The point of this paper was to explain how the attacks of 9/11 corresponded to the legacy of colonialism.  This was done by bringing the colonial and post-colonial into dialogue with one another.  Kipling revealed the treatment of natives by the colonists to show in a sense the idea behind the notion of self and other.  Walcott through his poem creates a somewhat sarcastic response that shows the audience that colonialism only made things worse for the colonized instead of better.  The situations of the former colonies show no hope of changing as witnessed in the attacks of the hijackers of 9/11.  These men were upset at the continued presence of the West in their countries.  Their response to this was to attack symbols of Western dominance in hopes to get their feelings across and perhaps prompting a change in Western policies in other countries.  However, these actions only led to Western retaliation that seem to have no end to its beginning.

 

 

 

 

 

Works Cited

Ashcroft, Bill, Griffiths, Gareth, and Tiffin, Helen.  1989.  The Empire Writes Back:  Theory and Practice in Post-Colonial Literatures.  New York:  Routledge.

Kipling, Rudyard.  1930.  The Story of Muhammad Din.  In The Best Short Stories of Rudyard Kipling.  Ed.
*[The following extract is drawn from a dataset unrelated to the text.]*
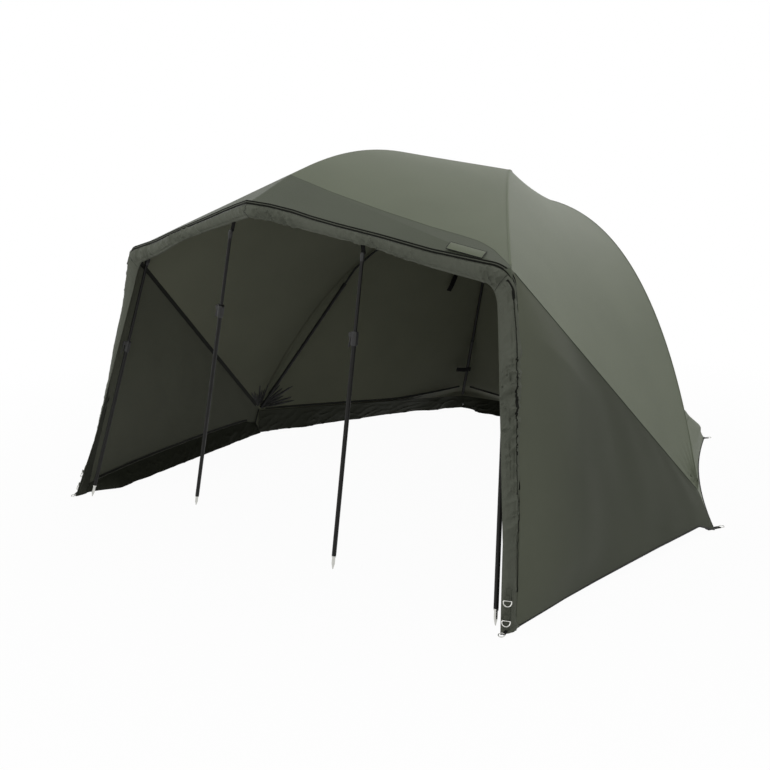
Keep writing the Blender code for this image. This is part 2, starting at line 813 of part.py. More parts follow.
def poles(seams, folds, eyes, shelter, paint):
    swivels = {}
    for word, sign in SIDES:
        key = "corner_" + word
        swivels[word] = pole(
            "corner_pole_" + word, mirrored(CORNER_FOOT, sign), eyes[key], CORNER_COLLAR_SHARE,
            seams[key].run, corner_head, folds[key], paint,
        )
    storm = (("left", STORM_LEFT_FOOT, STORM_LEFT_TOP), ("right", STORM_RIGHT_FOOT, STORM_RIGHT_TOP))
    for word, foot, top in storm:
        pole(
            "storm_pole_" + word, foot, storm_top(top, foot), STORM_COLLAR_SHARE, (-1.0, 0.0, 0.0),
            storm_head, shelter, paint,
        )
    return swivels


# Canopy


def seam_row(left, right, count=GORE_COLUMNS):
    """Points from one seam to the next, held back from both by half the gap."""
    hold = SEAM_GAP / 2.0 / (right - left).length
    return [mix(left, right, mix(hold, 1.0 - hold, k / count)) for k in range(count + 1)]


def gore_rows(left, right, left_end, right_end, depth):
    """Rows across a gore between two seams, dished towards the inside."""
    found = []
    for r in range(GORE_ROWS + 1):
        share = r / GORE_ROWS
        a = mix(left.share_at(CANOPY_START), left_end, share)
        b = mix(right.share_at(CANOPY_START), right_end, share)
        dish = (left.inward(a) + right.inward(b)).normalized() * depth * bulge(share)
        row = seam_row(left.at(a), right.at(b))
        found.append([point + dish * bulge(k / GORE_COLUMNS) for k, point in enumerate(row)])
    return found


def held_back(rows, first=False, last=False):
    """Draws the first or last row back from the next panel by half the gap."""
    hold = SEAM_GAP / 2.0
    if first:
        rows[0] = [toward(a, b, min(hold, (b - a).length / 2.0)) for a, b in zip(rows[0], rows[1])]
    if last:
        rows[-1] = [toward(a, b, min(hold, (b - a).length / 2.0)) for a, b in zip(rows[-1], rows[-2])]
    return rows


def skirt_rows(eave, left_peg, right_peg):
    """Two rows below the eave: one half way, and the ground edge with its inward curve."""
    pull = ground_pull(left_peg, right_peg) * SKIRT_CURVE
    ground = [
        point + pull * bulge(k / GORE_COLUMNS) for k, point in enumerate(seam_row(left_peg, right_peg))
    ]
    return [[mix(a, b, 0.5) for a, b in zip(eave, ground)], ground]


def ground_pull(start, end):
    """The level direction square to a wall's foot that points into the shelter."""
    along = (end - start).normalized()
    pull = Vector((-along.y, along.x, 0.0))
    inside = Vector((0.0, HUB_BACK / 2.0, 0.0)) - start
    return pull if pull.dot(inside) > 0.0 else -pull


def gores(seams, folds, paint):
    fold_line = visor_share(seams["centre"])
    for word, sign in SIDES:
        corner, side, rear = (seams[key + "_" + word] for key in ("corner", "side", "rear"))
        roof = gore_rows(seams["centre"], corner, fold_line, 1.0, SADDLE * ROOF_SADDLE_SHARE)
        made = cloth("roof_gore_" + word, held_back(roof, last=True), FABRIC, paint["canopy"])
        hung(made, folds["corner_" + word])
        flank = gore_rows(corner, side, 1.0, 1.0, SADDLE)
        made = cloth("flank_gore_" + word, held_back(flank, last=True), FABRIC, paint["canopy"])
        hung(made, folds["side_" + word])
        rows = gore_rows(side, rear, 1.0, 1.0, SADDLE)
        rows += skirt_rows(rows[-1], mirrored(SIDE_PEG, sign), mirrored(REAR_PEG, sign))
        hung(cloth("rear_side_gore_" + word, rows, FABRIC, paint["canopy"]), folds["rear_" + word])
    rows = gore_rows(seams["rear_left"], seams["rear_right"], 1.0, 1.0, SADDLE)
    rows += skirt_rows(rows[-1], mirrored(REAR_PEG, -1.0), mirrored(REAR_PEG, 1.0))
    hung(cloth("rear_gore", rows, FABRIC, paint["canopy"]), folds["rear_left"])


def mouth_line(end_gap, count=8):
    """The front edge from left to right over its peak, ending before the corners."""
    peak = Vector(MOUTH_PEAK)
    reach = 1.0 - end_gap / CORNER[0]
    return [
        mix(peak, mirrored(CORNER, math.copysign(1.0, k)), abs(k) / count * reach)
        for k in range(-count, count + 1)
    ]


def visor(seams, folds, paint):
    """The panel between the roof's fold and the front edge."""
    centre = seams["centre"]
    top = centre.at(visor_share(centre))
    low = mouth_line(BAND_END)
    high = [point + (top - Vector(MOUTH_PEAK)) * (1.0 - abs(point.x) / CORNER[0]) for point in low]
    rows = [[mix(a, b, share) for a, b in zip(high, low)] for share in (0.0, 0.5, 1.0)]
    hung(cloth("visor", held_back(rows, True, True), FABRIC, paint["canopy"]), folds["centre"])


def side_panel_point(sign, along, down):
    """A point of a side wall, by its shares along from the front and down from the seam."""
    top = mix(mirrored(CORNER, sign), mirrored(SIDE_EAVE, sign), along)
    peg, rear_peg = mirrored(FRONT_PEG, sign), mirrored(SIDE_PEG, sign)
    return mix(top, mix(toward(peg, rear_peg, LEG_BAND_FOOT), rear_peg, along), down)


def side_panels(folds, paint, rows=5, columns=8):
    for word, sign in SIDES:
        grid = [
            seam_row(side_panel_point(sign, 0.0, r / rows), side_panel_point(sign, 1.0, r / rows), columns)
            for r in range(rows + 1)
        ]
        made = cloth("side_panel_" + word, held_back(grid, first=True), FABRIC, paint["side"])
        hung(made, folds["side_" + word])


def band_drop():
    return Vector((0.0, BAND_BACK, -BAND_WIDTH))


def band_gap():
    return band_drop().normalized() * (SEAM_GAP / 2.0 + FABRIC / 2.0)


def front_band(folds, paint):
    """The padded band that hangs from the front edge."""
    top = [point + band_gap() for point in mouth_line(BAND_END)]
    rows = [[point + band_drop() * share for point in top] for share in (0.0, 0.5, 1.0)]
    hung(cloth("front_band", rows, BAND_THICK, paint["band"]), folds["centre"])


def leg_bands(swivels, paint, count=10):
    """The padded strip down each side of the mouth, from the corner to the front peg."""
    lift = Vector((0.0, 0.0, BAND_THICK / 2.0))
    for word, sign in SIDES:
        corner, peg = mirrored(CORNER, sign), mirrored(FRONT_PEG, sign)
        zip_foot = side_panel_point(sign, 0.0, 1.0) + lift
        zip_head = toward(corner, zip_foot, LEG_BAND_HEAD)
        inner_head = corner + mirrored(LEG_BAND_INNER, sign)
        rows = []
        for r in range(count + 1):
            outer, inner = mix(zip_head, zip_foot, r / count), mix(inner_head, peg + lift, r / count)
            hold = BAND_THICK / 2.0 * (1.0 - r / count) - LEG_BAND_LAP
            rows.append([toward(outer, inner, hold), mix(outer, inner, 0.5), inner])
        hung(cloth("leg_band_" + word, rows, BAND_THICK, paint["band"]), swivels[word])


# Mud flaps


def flap_rows(top, ground, pull, steps=3):
    """Rows from a flap's seam to its loose edge, in folds that grow towards the ground."""
    length = (ground[-1] - ground[0]).length
    found = []
    for r in range(steps + 1):
        share = r / steps
        row = []
        for k, (high, low) in enumerate(zip(top, ground)):
            turn = 2.0 * math.pi * k / (len(top) - 1) * length / FLAP_FOLD_LENGTH
            row.append(mix(high, low, share) + pull * FLAP_FOLD * math.sin(turn) * bulge(share / 2.0))
        found.append(row)
    return found


def flap(name, top_line, foot_line, pull, paint):
    """A mud flap from a line on the wall to a line on the ground, short of the corners."""
    length = (foot_line(1.0) - foot_line(0.0)).length
    margin = FLAP_END / length
    count = round(2.0 * length / FLAP_FOLD_LENGTH)
    shares = [mix(margin, 1.0 - margin, k / count) for k in range(count + 1)]
    top = [top_line(share) for share in shares]
    ground = [foot_line(share) + pull * FLAP_REACH for share in shares]
    for point in ground:
        point.z = FLAP_THICK / 2.0 + FOOT_CLEAR
    return cloth(name, flap_rows(top, ground, pull), FLAP_THICK, paint["side"])


def side_flap(name, sign, paint):
    """The mud flap inside a side panel."""
    wall = [side_panel_point(sign, along, 1.0) for along in (0.0, 1.0)]
    pull = ground_pull(*wall)
    inset = pull * (FABRIC / 2.0 + FLAP_THICK / 2.0 + FLAP_INSET)

    def seam(share):
        height = mix(CORNER[2], SIDE_EAVE[2], share)
        return side_panel_point(sign, share, 1.0 - FLAP_SEAM_HEIGHT / height) + inset

    return flap(name, seam, lambda share: mix(*wall, share), pull, paint)


def eave_flap(name, eave, pegs, inset, paint):
    """The mud flap inside a wall's skirt, from just under its eave."""
    pull = ground_pull(*pegs)

    def foot(share):
        return mix(*pegs, share) + pull * SKIRT_CURVE * bulge(share)

    def seam(share):
        top = mix(*eave, share)
        down = foot(share) - top
        under = down.cross(eave[1] - eave[0]).normalized()
        under = under if under.dot(pull) > 0.0 else -under
        return top + down.normalized() * FLAP_DROP + under * (FABRIC / 2.0 + FLAP_THICK / 2.0 + inset)

    return flap(name, seam, foot, pull, paint)


def mud_flaps(folds, paint):
    for word, sign in SIDES:
        hung(side_flap("mud_flap_side_" + word, sign, paint), folds["side_" + word])
        eave = (mirrored(SIDE_EAVE, sign), mirrored(REAR_EAVE, sign))
        pegs = (mirrored(SIDE_PEG, sign), mirrored(REAR_PEG, sign))
        hung(eave_flap("mud_flap_rear_" + word, eave, pegs, EAVE_FLAP_INSET, paint), folds["rear_" + word])
    eave, pegs = ([mirrored(spot, sign) for sign in (-1.0, 1.0)] for spot in (REAR_EAVE, REAR_PEG))
    hung(eave_flap("mud_flap_back", eave, pegs, BACK_FLAP_INSET, paint), folds["rear_left"])


# Webbing and rings


def corner_webbing(swivels, paint):
    """A strip of webbing down each front foot, with a ring round it near its top."""
    for word, sign in SIDES:
        zip_foot, peg = side_panel_point(sign, 0.0, 1.0), mirrored(FRONT_PEG, sign)
        corner = mirrored(CORNER, sign)
        foot = mix(zip_foot, peg, STRAP_PLACE_SHARE)
        up = (corner - zip_foot).normalized()
        across = (peg - zip_foot).normalized()
        out = up.cross(across).normalized()
        out = out if out.x * sign > 0.0 else -out
        base = foot + out * (BAND_THICK / 2.0 + STRAP_THICK / 2.0 + 2.0 * GAP)
        frame = frame_at(base, out.cross(up), up)
        strap = block(
            "corner_strap_" + word,
            (-STRAP_WIDTH / 2.0, -STRAP_THICK / 2.0, STRAP_START),
            (STRAP_WIDTH / 2.0, STRAP_THICK / 2.0, STRAP_START + STRAP_LENGTH),
            paint["band"],
        )
        sides = 16
        angles = [2.0 * math.pi * k / sides for k in range(sides)]
        stand_off = STRAP_THICK / 2.0 + RING_WIRE + GAP
        points = [
            (RING_RADIUS * math.cos(angle), stand_off, RING_HEIGHT + RING_RADIUS * math.sin(angle))
            for angle in angles
        ]
        ring = rod("corner_ring_" + word, points, RING_WIRE, paint["steel"], closed=True)
        for made in (strap, ring):
            hung(placed(made, frame), swivels[word])


def centre_on_ground(shelter):
    """Moves the shelter so that its origin is in the middle of its ground rectangle."""
    bpy.context.view_layer.update()
    points = [
        made.matrix_world @ vertex.co
        for made in bpy.data.objects if made.type == "MESH" for vertex in made.data.vertices
    ]
    depths = [point.y for point in points]
    lowest = min(point.z for point in points)
    shelter.location = (0.0, -(min(depths) + max(depths)) / 2.0, -lowest)


def main():
    clear_scene()
    paint = finishes()
    shelter = pivot("shelter", (0.0, 0.0, 0.0), None)
    seams = canopy_seams()
    hub(seams, shelter, paint)
    folds, eyes = ribs(seams, shelter, paint)
    swivels = poles(seams, folds, eyes, shelter, paint)
    gores(seams, folds, paint)
    visor(seams, folds, paint)
    side_panels(folds, paint)
    front_band(folds, paint)
    leg_bands(swivels, paint)
    mud_flaps(folds, paint)
    corner_webbing(swivels, paint)
    centre_on_ground(shelter)


main()
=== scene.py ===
"""The looks of the fishing umbrella shelter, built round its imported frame.

Lengths are in metres. The drawing has its zero between the feet of the corner poles, and SHIFT
moves it to the middle of the ground rectangle, where the frame has it.
"""

import math

import bmesh
import bpy
import numpy as np
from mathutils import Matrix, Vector


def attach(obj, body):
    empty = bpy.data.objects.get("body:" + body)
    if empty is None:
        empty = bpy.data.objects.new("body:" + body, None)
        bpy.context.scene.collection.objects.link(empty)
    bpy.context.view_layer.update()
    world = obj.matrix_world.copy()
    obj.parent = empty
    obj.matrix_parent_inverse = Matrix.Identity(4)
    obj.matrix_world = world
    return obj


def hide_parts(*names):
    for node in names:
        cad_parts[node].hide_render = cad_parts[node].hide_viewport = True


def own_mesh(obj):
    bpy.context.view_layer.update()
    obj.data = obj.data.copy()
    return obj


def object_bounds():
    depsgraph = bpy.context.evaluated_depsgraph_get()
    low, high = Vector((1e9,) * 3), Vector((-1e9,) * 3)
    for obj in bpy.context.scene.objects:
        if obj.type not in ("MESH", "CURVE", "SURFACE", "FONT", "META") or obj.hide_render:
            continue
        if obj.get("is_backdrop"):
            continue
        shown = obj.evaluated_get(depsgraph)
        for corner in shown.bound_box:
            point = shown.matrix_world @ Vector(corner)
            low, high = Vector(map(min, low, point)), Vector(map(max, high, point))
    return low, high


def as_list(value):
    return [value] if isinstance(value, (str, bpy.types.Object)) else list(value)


SHIFT = np.array((0.0, -1.282439, 0.000181))

# Camera
CAMERA = (2.296, -3.5026, 1.2522)
CAMERA_PITCH = 0.197
CAMERA_YAW = 0.653
LENS = 42.08
SENSOR = 36.0

# The canopy's lines, as the frame has them
HUB_BACK = 1.87
WIRE_HEIGHT = 1.27
WIRE_CIRCLE = 0.042
ROOT_DROP = 0.03
CANOPY_START = 0.019
INSIDE = np.array((0.0, 1.3, 0.7))
MOUTH_PEAK = np.array((0.0, -0.015, 1.25))
CORNER = (0.927, 0.203, 1.061)
SIDE_EAVE = (1.217, 1.219, 0.149)
REAR_EAVE = (0.672, 2.465, 0.095)
FRONT_PEG = (1.067, -0.055, 0.0)
SIDE_PEG = (1.284, 1.23, 0.0)
REAR_PEG = (0.779, 2.645, 0.0)
VISOR_DEPTH = 0.2275
SADDLE = 0.0272
ROOF_SADDLE_SHARE = -0.22
SKIRT_CURVE = 0.043
CROWD_ACROSS = 1.8
CROWD_DOWN = 1.5
CENTRE_LINE = ((1.4955, 1.5835), (0.437, 0.643), 0.0)
CORNER_LINE = ((1.5316, 1.3268), (0.381, 0.676), -0.0372)
SIDE_LINE = ((1.2768, 1.2295), (0.139, 0.615), 0.1485)
REAR_LINE = ((1.3104, 0.9704), (0.36, 0.433), 0.0)
BAND_WIDTH = 0.056
BAND_DROP = np.array((0.0, 0.012, -BAND_WIDTH)) / BAND_WIDTH
LEG_BAND_FOOT = 0.064
LEG_BAND_INNER = (-0.05, -0.03, -0.06)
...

Randall Jarrell.  Garden City, NY:  Hanover House.

Lewis, Bernard.  2002.  What Went Wrong?:  Western Impact and Middle Eastern Response.  New York:  Oxford University Press.

Walcott, Derek.  1986.  The Spoiler’s Return.  In Collected Poems, 1948-1984.  New York:  Farrar, Straus and Giroux.

Walder, Dennis.  1998.  Post-Colonial Literatures in English:  History Language Theory.  Malden, MA:  Blackwell Publishers.